= Control Data Institute =

Defunct vocational school in the United States

Control Data Institute (CDI) was an international technical vocational school created by the American Control Data Corporation in the mid-1960s.

==Historical timeline==
- 1965 Control Data Corporation established Control Data Institutes in the United States.
- 1967 The first foreign Institute was established in Frankfurt.
- 1976 The PLATO computer-based education system was announced.
- 1977 PLATO Systems were implemented at all United States Institutes.
- 1978 Institutes and learning centers numbered sixty-nine worldwide.
- 1989 Institutes in the United States (Control Data Institute and the Institute for Advanced Technology) were sold off by Control Data Corporation to Human Capital Corporation, Edina, MN. At that time, the two business served 18,000 students/attendees. Terms of the cash sale were not disclosed. The company was named "Career Development Institutes", however they did not last very long, and they then sold the Canadian Schools to A.B. McKelvey, who had been a VP for Control Data.

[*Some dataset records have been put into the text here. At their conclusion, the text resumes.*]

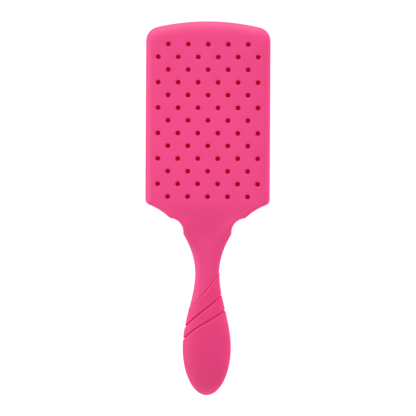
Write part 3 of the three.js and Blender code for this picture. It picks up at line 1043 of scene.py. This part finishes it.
def add_floor():
    """A pale floor at the pin tips."""
    mesh = bpy.data.meshes.new("floor")
    size = 3.0
    spots = [(-size, -size, 0), (size, -size, 0), (size, size, 0), (-size, size, 0)]
    mesh.from_pydata(spots, [], [(0, 1, 2, 3)])
    floor = bpy.data.objects.new("floor", mesh)
    scene.collection.objects.link(floor)
    material = bpy.data.materials.new("floor")
    material.use_nodes = True
    tree = material.node_tree
    shader = tree.nodes["Principled BSDF"]
    shader.inputs["Base Color"].default_value = (0.3, 0.3, 0.3, 1)
    shader.inputs["Roughness"].default_value = 0.9
    shader.inputs["Emission Color"].default_value = (1, 1, 1, 1)
    shader.inputs["Emission Strength"].default_value = 0.85
    # From underneath the floor is clear, so that a view from below shows the pins.
    side = tree.nodes.new("ShaderNodeNewGeometry")
    clear = tree.nodes.new("ShaderNodeBsdfTransparent")
    mix = tree.nodes.new("ShaderNodeMixShader")
    tree.links.new(side.outputs["Backfacing"], mix.inputs[0])
    tree.links.new(shader.outputs["BSDF"], mix.inputs[1])
    tree.links.new(clear.outputs["BSDF"], mix.inputs[2])
    tree.links.new(mix.outputs["Shader"], tree.nodes["Material Output"].inputs["Surface"])
    mesh.materials.append(material)
    floor.visible_glossy = False


def add_light(name, place, size, power, target=(0, 0, 0.03), mirrored=True):
    """A softbox, in metres and watts. One that isn't mirrored lights the brush but leaves no sheen."""
    data = bpy.data.lights.new(name, "AREA")
    data.shape = "RECTANGLE"
    data.size, data.size_y = size
    data.energy = power
    light = bpy.data.objects.new(name, data)
    scene.collection.objects.link(light)
    light.location = place
    light.visible_camera = False
    light.visible_glossy = mirrored
    light.rotation_euler = (Vector(target) - Vector(place)).to_track_quat("-Z", "Y").to_euler()


def add_lights():
    world = bpy.data.worlds.new("world")
    scene.world = world
    world.use_nodes = True
    world.node_tree.nodes["Background"].inputs["Color"].default_value = (1, 1, 1, 1)
    world.node_tree.nodes["Background"].inputs["Strength"].default_value = 0.28
    over_head = (-0.014, 0.064)
    add_light("head_softbox", (*over_head, 0.225), (0.22, 0.18), 0.14, (*over_head, 0.03), mirrored=False)
    add_light("far_softbox", (-0.15, 1.8, 0.66), (3.2, 1.1), 39)
    add_light("left_softbox", (-0.78, -0.12, 0.32), (1.0, 0.5), 3.2)
    add_light("right_softbox", (0.78, -0.1, 0.28), (1.0, 0.45), 3.4, mirrored=False)
    add_light("near_softbox", (0, -0.45, 0.14), (0.5, 0.15), 0.6)


add_floor()
add_lights()
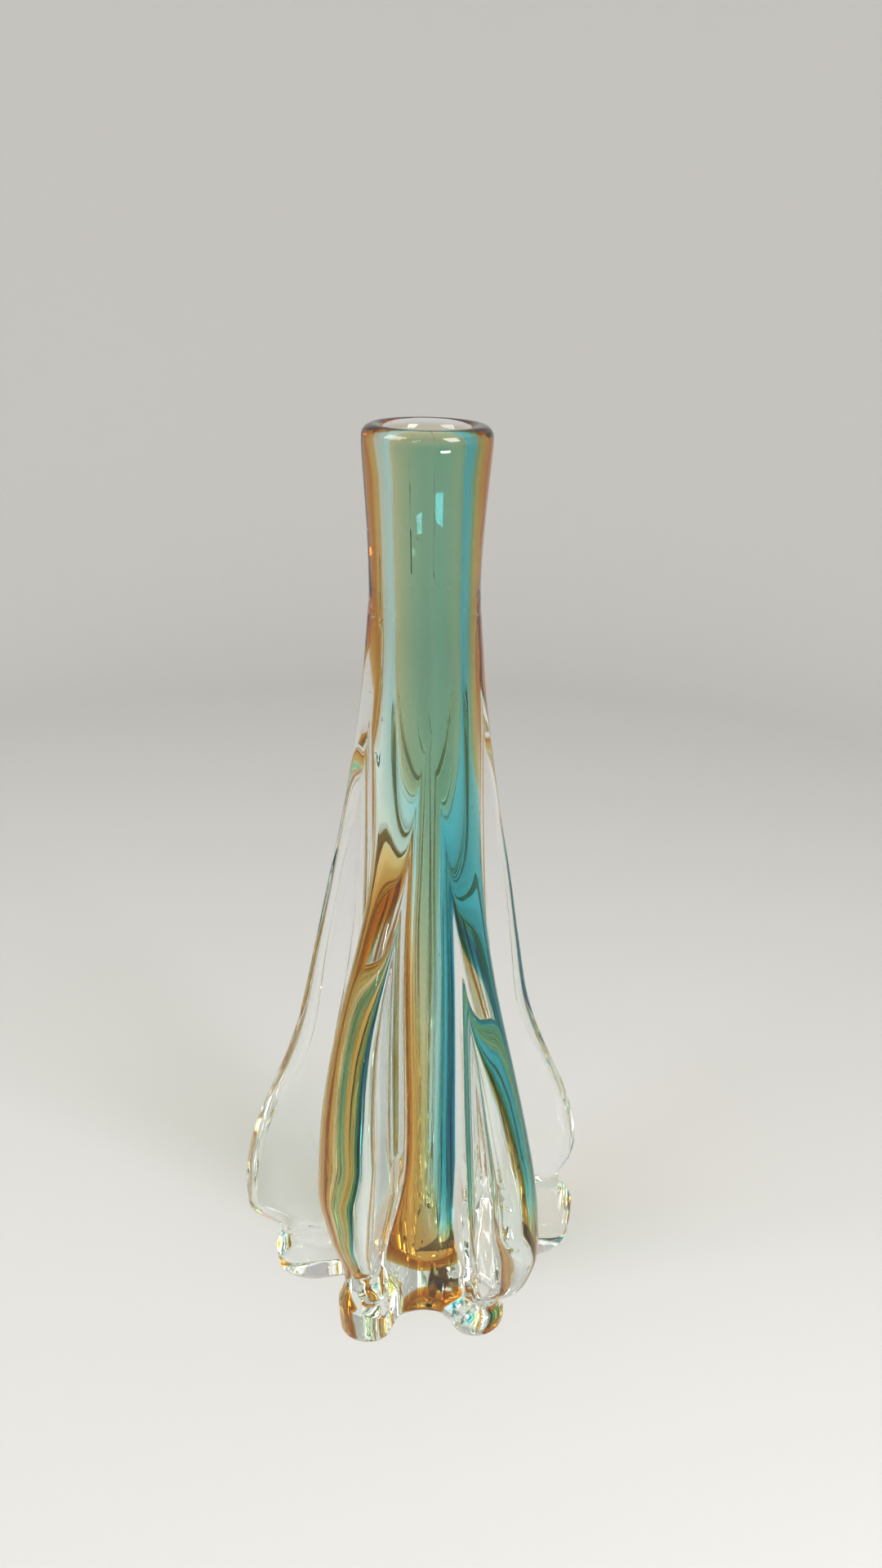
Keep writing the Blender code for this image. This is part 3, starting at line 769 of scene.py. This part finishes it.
def end_tree(bench, geometry, glass):
    """Ends a tree: smooth faces, made real, of that glass."""
    smooth = bench.add("GeometryNodeSetShadeSmooth", Geometry=geometry)
    real = bench.add("GeometryNodeRealizeInstances", Geometry=smooth)
    dressed = bench.add("GeometryNodeSetMaterial", Geometry=real, Material=glass)
    bench.feed(bench.add("NodeGroupOutput").inputs[0], dressed)


TURNING_INPUTS = {
    "Profile": "Geometry",
    "Rings": "Int",
    "Steps": "Int",
    "Ridges": "Float",
    "Twist": "Float",
    "Foot Height": "Float",
    "Rim Height": "Float",
    "Swell": "Float",
    "Foot Side": "Float",
    "Neck Side": "Float",
    "Side Edge": "Float",
    "Glass": "Material",
}
# Shares of a profile, which starts in the bore, where it passes over the rim to the outside
OUTSIDE_SHARES = {"From_Min": 0.497, "From_Max": 0.507}
POLE_RADIUS = 0.012  # within which the ridges fade out towards a pole
MERGE_DISTANCE = 0.00002


def turning_tree():
    """Geometry Nodes that turn a profile of points (radius, 0, height) into a body, with ridges
    and thicker glass on its outside."""
    tree, bench, given = new_tree("turned_glass", TURNING_INPUTS)
    maths, times, eased = bench.maths, bench.times, bench.eased
    sheet = bench.add("GeometryNodeMeshGrid", Size_X=1.0, Size_Y=1.0)
    bench.feed(sheet.inputs["Vertices X"], given["Rings"])
    bench.feed(sheet.inputs["Vertices Y"], given["Steps"])
    at = bench.add("ShaderNodeSeparateXYZ", Vector=bench.add("GeometryNodeInputPosition")).outputs
    share = maths("ADD", at["X"], 0.5)
    azimuth = times(maths("ADD", at["Y"], 0.5), 2 * np.pi)
    profile = bench.add("GeometryNodeMeshToCurve", Mesh=given["Profile"])
    sample = bench.add(
        "GeometryNodeSampleCurve", mode="FACTOR", use_all_curves=True, Curves=profile, Factor=share
    )
    point = bench.add("ShaderNodeSeparateXYZ", Vector=sample.outputs["Position"]).outputs
    radius, height = point["X"], point["Z"]
    outside = eased(share, **OUTSIDE_SHARES)

    ridges = 0.0
    turned = maths("SUBTRACT", azimuth, times(height, given["Twist"]))
    for count, part, start in DRAW_MARKS:
        wave = maths("SINE", maths("ADD", times(turned, float(count)), start))
        ridges = maths("ADD", times(wave, part), ridges)
    ridges = times(ridges, given["Ridges"], outside, eased(radius, From_Max=POLE_RADIUS))

    low, high = given["Foot Height"], given["Rim Height"]
    risen = bench.add("ShaderNodeMapRange", Value=height, From_Min=low, From_Max=high)
    low, high = given["Foot Side"], given["Neck Side"]
    twist = {"From_Min": TWIST_LOW_SHARE, "From_Max": TWIST_HIGH_SHARE}
    middle = eased(risen, To_Min=low, To_Max=high, **twist)
    side = eased(
        maths("COSINE", maths("SUBTRACT", azimuth, middle)),
        From_Min=maths("SUBTRACT", given["Side Edge"], AMBER_EDGE_SHARE),
        From_Max=maths("ADD", given["Side Edge"], AMBER_EDGE_SHARE),
    )
    foot = eased(risen, From_Max=AMBER_FOOT_SHARE, To_Min=1.0, To_Max=0.0)
    thick = times(maths("MAXIMUM", side, foot), given["Swell"], outside)

    radius = maths("ADD", times(radius, maths("ADD", thick, 1.0)), ridges)
    x = times(radius, maths("SINE", azimuth))
    y = times(radius, maths("COSINE", azimuth), -1.0)
    spot = bench.add("ShaderNodeCombineXYZ", X=x, Y=y, Z=height)
    moved = bench.add("GeometryNodeSetPosition", Geometry=sheet, Position=spot)
    closed = bench.add("GeometryNodeMergeByDistance", Geometry=moved, Distance=MERGE_DISTANCE)
    end_tree(bench, closed, given["Glass"])
    return tree


SEEDING_INPUTS = {
    "Surface": "Geometry",
    "Density": "Float",
    "Radius": "Float",
    "Depth": "Float",
    "Seed": "Int",
    "Glass": "Material",
}
SMALLEST_SEED_SHARE = 0.3  # of the largest
SEED_STRETCH = 1.6  # their height, in widths: the drawn glass made them long


def seeding_tree():
    """Geometry Nodes that scatter drawn-out bubbles just outside a surface."""
    tree, bench, given = new_tree("seeds", SEEDING_INPUTS)
    seed, density = given["Seed"], given["Density"]
    spots = bench.add(
        "GeometryNodeDistributePointsOnFaces", Mesh=given["Surface"], Density=density, Seed=seed
    )
    # Inputs 2 and 3 of a Random Value are a number's least and most, and output 1 is the number
    depth = bench.add("FunctionNodeRandomValue", Seed=seed)
    bench.feed(depth.inputs[3], given["Depth"])
    offset = bench.add("ShaderNodeVectorMath", operation="SCALE", Scale=depth.outputs[1])
    bench.feed(offset.inputs[0], spots.outputs["Normal"])
    moved = bench.add("GeometryNodeSetPosition", Geometry=spots, Offset=offset)
    ball = bench.add("GeometryNodeMeshIcoSphere", Radius=given["Radius"], Subdivisions=2)
    size = bench.add("FunctionNodeRandomValue", Seed=seed)
    bench.feed(size.inputs[2], SMALLEST_SEED_SHARE)
    wide = size.outputs[1]
    tall = bench.times(wide, SEED_STRETCH)
    drawn = bench.add("ShaderNodeCombineXYZ", X=wide, Y=wide, Z=tall)
    balls = bench.add("GeometryNodeInstanceOnPoints", Points=moved, Instance=ball, Scale=drawn)
    end_tree(bench, balls, given["Glass"])
    return tree


def grown(name, source, tree, values):
    """A plain mesh that a Geometry Nodes tree makes of a source mesh."""
    maker = new_object(name + "_maker", source)
    modifier = maker.modifiers.new(tree.name, "NODES")
    modifier.node_group = tree
    inputs = {item.name: item.identifier for item in tree.interface.items_tree}
    for key, value in values.items():
        modifier[inputs[key]] = value
    evaluated = maker.evaluated_get(bpy.context.evaluated_depsgraph_get())
    mesh = bpy.data.meshes.new_from_object(evaluated)
    mesh.name = name
    bpy.data.objects.remove(maker)
    return mesh


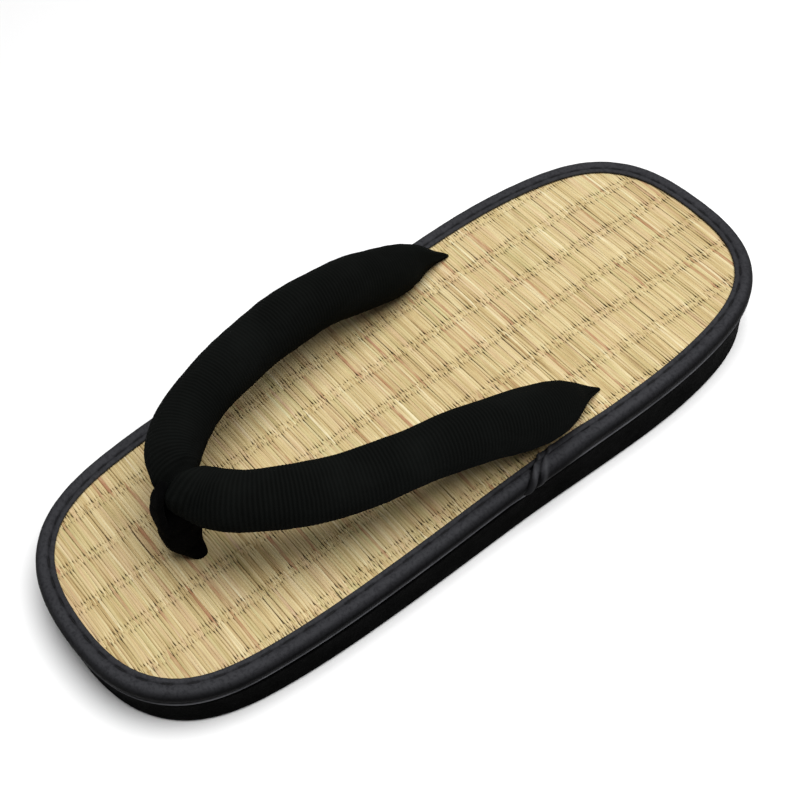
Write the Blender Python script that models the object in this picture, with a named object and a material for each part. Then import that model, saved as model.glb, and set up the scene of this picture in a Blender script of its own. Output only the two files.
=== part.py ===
"""Zori sandal: foam wedge sole, bound rush footbed, padded V straps and toe post.

Units are metres. +Z is up, +Y points to the toe, the sole rests on Z = 0.
Tables are in millimetres and read from toe to heel, or from the inside of a
section to its outside. "Top frame" means the frame of the footbed's upper
face, which leans towards the toe because the sole is a wedge.
"""
import math

import bpy
import bmesh
import numpy as np

MM = 0.001

# ---------------------------------------------------------------- sizes (mm)
TOP_HEIGHT = 21.6          # footbed face above the ground, half way along
TOE_DROP_DEG = 1.75        # lean of the footbed face towards the toe
RIM_POINTS = 104           # points round the outline
ARM_SIDES = 22             # points round a padded arm
ARM_RINGS = 40             # rings along a padded arm
POST_SIDES = 18            # points round the toe post
POST_RINGS = 22            # rings along the toe post

# Visible footbed, half outline. Columns: station along the length, half width.
OUTLINE = (
    (126.0, 0.0),
    (125.1, 12.7),
    (121.2, 24.8),
    (112.9, 34.4),
    (101.4, 39.8),
    (88.9, 42.2),
    (63.4, 44.1),
    (25.2, 44.7),
    (-13.1, 44.8),
    (-51.4, 45.9),
    (-76.9, 45.0),
    (-89.6, 43.3),
    (-102.0, 40.3),
    (-113.3, 34.6),
    (-121.5, 24.9),
    (-125.2, 12.8),
    (-126.0, 0.0),
)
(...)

He kept the name "CDI", however it did not stand for anything.
- 1990 Mr. McKelvey took the company public, and changed the name to CDI College.
- 2003 It was subsequently sold to Corinthian Colleges, Inc., a large US based education company.
- 2007 Corinthian sold all the CDIs in Canada outside of Ontario to Vancouver-based Eminata Group. The CDIs in Ontario were renamed Everest College, which was the Corinthian brand. Eminata Group also operates Vancouver Career College, University Canada West and several other small schools. They are in the process of re-establishing a CDI brand in Ontario.